An underlying assumption of Brazelton's paper, one that is still commonly believed today, is that children do not have voluntary control of their sphincter muscles until they are 18 months or older. Anyone who has had a toilet-trained 10-month-old can tell you that this is simply untrue. What Brazelton and today's "experts" ignore is the fact that babies have been trained since birth not to exercise control, because they are wearing diapers and their parents do not care where or when they urinate or defecate. Brazelton asserts without any basis that "there is little innate in the child that leads him to want to be clean and dry" when in fact there is strong evidence from babies who are never diaper trained that in infancy they do have an instinct not to wet their bedding or clothes, and they do alert their caregiver that they need to go. Again, babies that have been in diapers for a few months lose this awareness of their bladder and bowel.

The most absurd statement Brazelton makes, which reveals his narrow agenda, is the following: "The developmental energy invested in learning to walk on his own is freed after 15 to 18 months and can be transferred to the more complex mastery of sphincter control and toilet training." According to Brazelton, we must wait to toilet train until age 2 because learning control of two muscles, one each controlling bladder and bowel release, is more complex than learning to walk, which involves the use of dozens of muscles.

The paper was essentially instruction for doctors on how to brainwash parents not to toilet train their children when they wish to, but to wait until a child is about 2 and is physiologically "ready," based on his incorrect assumptions. In the intervening decades, this idea of "readiness" has been transformed to mean, in the mainstream media, that your child will decide one day that she wants to be toilet trained. Some parents are lucky enough that this indeed happens. For many however, toilet training is a struggle because after being conditioned for 2-3 years that the place to urinate and defecate is the diaper, the child is told that he must forget this conditioning. You try the reverse right now, as you sit reading: urinate in your pants, just as an experiment. Can't do it, can you? Conditioning is a powerful behavioral control.
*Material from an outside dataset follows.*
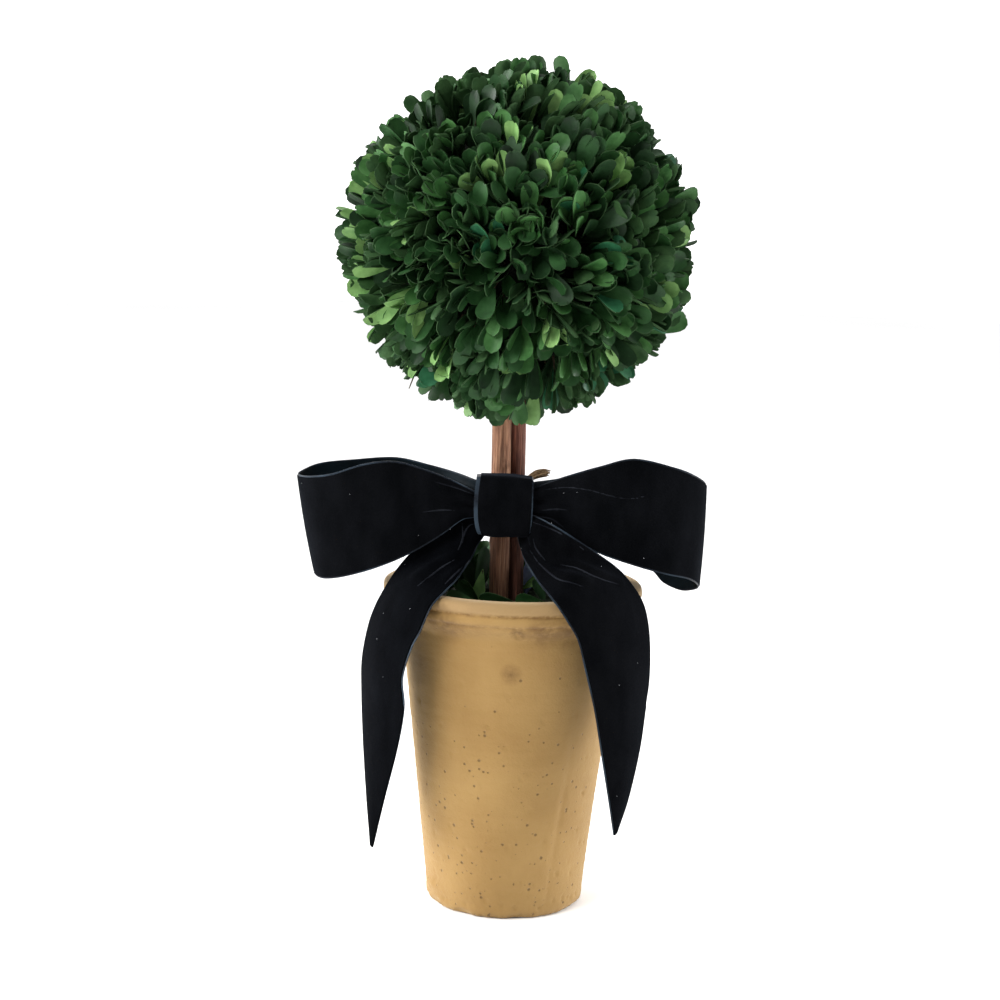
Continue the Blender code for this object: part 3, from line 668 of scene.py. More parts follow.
def leaf_points(leaves):
    """The points of every leaf. Each has a root, a direction, the way its upper side faces, and its shape."""
    root = np.array([leaf["root"] for leaf in leaves])[:, None, None]
    along = np.array([leaf["along"] for leaf in leaves])[:, None, None]
    face = np.array([leaf["face"] for leaf in leaves])[:, None, None]
    side = np.cross(along, face)
    of = {
        key: np.array([leaf[key] for leaf in leaves])[:, None, None]
        for key in ("length", "width", "cup", "curl", "notch", "twist", "wave")
    }
    t = LEAF_STATIONS[None, :, None]
    s = LEAF_COLUMNS[None, None, :]
    outline = 1.44 * np.clip(t, 0.03, 1) ** 0.8 * np.sqrt(1 - np.clip(t, 0, 0.995) ** 5)
    half = of["width"] / 2 * outline
    x = s * half
    y = of["length"] * (t - of["notch"] * (1 - abs(s)) * np.clip((t - 0.8) / 0.2, 0, 1))
    y = y - of["length"] * 0.018 * s**2 * (t > 0.99)
    z = of["cup"] * half * (abs(s) * 0.5 + s**2 * 0.5) * 0.8
    z = z + of["curl"] * of["length"] * (t - 0.15) ** 2
    z = z + of["twist"] * x * t + of["wave"] * half * s * np.sin(5.5 * t + of["twist"] * 9)
    middle = root + side * x[..., None] + along * y[..., None] + face * z[..., None]
    thick = face * LEAF_THICKNESS / 2
    return np.stack([middle + thick, middle - thick], 1).reshape(len(leaves), -1, 3)


def make_leaves(name, leaves, look, slot, *nodes):
    faces, slots = leaf_template()
    points = leaf_points(leaves)
    starts = np.arange(len(leaves))[:, None, None] * points.shape[1]
    all_faces = (faces[None] + starts).reshape(-1, 4)
    all_slots = np.tile(slots, len(leaves))
    looks = [look, LEAF_UNDER, LEAF_RIM]
    piece = make_piece(name, points, all_faces.tolist(), looks, all_slots, sharp=60)
    place(piece, slot, *nodes)


def leaf_form(rng, length):
    return {
        "length": length,
        "width": length * rng.uniform(0.34, 0.47),
        "cup": rng.uniform(0.10, 0.60),
        "curl": rng.gauss(-0.02, 0.14),
        "notch": rng.choice((0.0, 0.0, 0.03, 0.07)),
        "twist": rng.gauss(0, 0.12),
        "wave": rng.uniform(-0.08, 0.08),
    }


def spray_frame(axis, rng):
    across = any_normal(axis)
    beside = axis.cross(across)
    first_turn = rng.uniform(0, math.tau)

    def outward(turn):
        return across * math.cos(first_turn + turn) + beside * math.sin(first_turn + turn)

    return outward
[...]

Disposable diapers are indeed a convenience, really a luxury. Cloth diapers are viewed as more environmentally correct, but their use generates many gallons of wastewater, as well as quantities of detergent and bleach released into the environment. Parents should be aware that there is indeed a third option: eliminating the use of diapers as early as possible. At a minimum, I strongly recommend bowel training, which we achieved almost instantly with our daughter at 9 months when we gave her the opportunity to sit on a potty at the appropriate time. The methods for this are fairly straightforward, and are discussed in detail in the recommended books below. There are also resources available at the Elimination Communication store. For some it is a matter of convenience to wait until their child can complete the whole toilet process by himself. But it also takes time, a lot of money, and produces a lot of waste to change diapers for years. All pediatricians should make parents aware that non-coercive early toilet training is a choice that many families make successfully.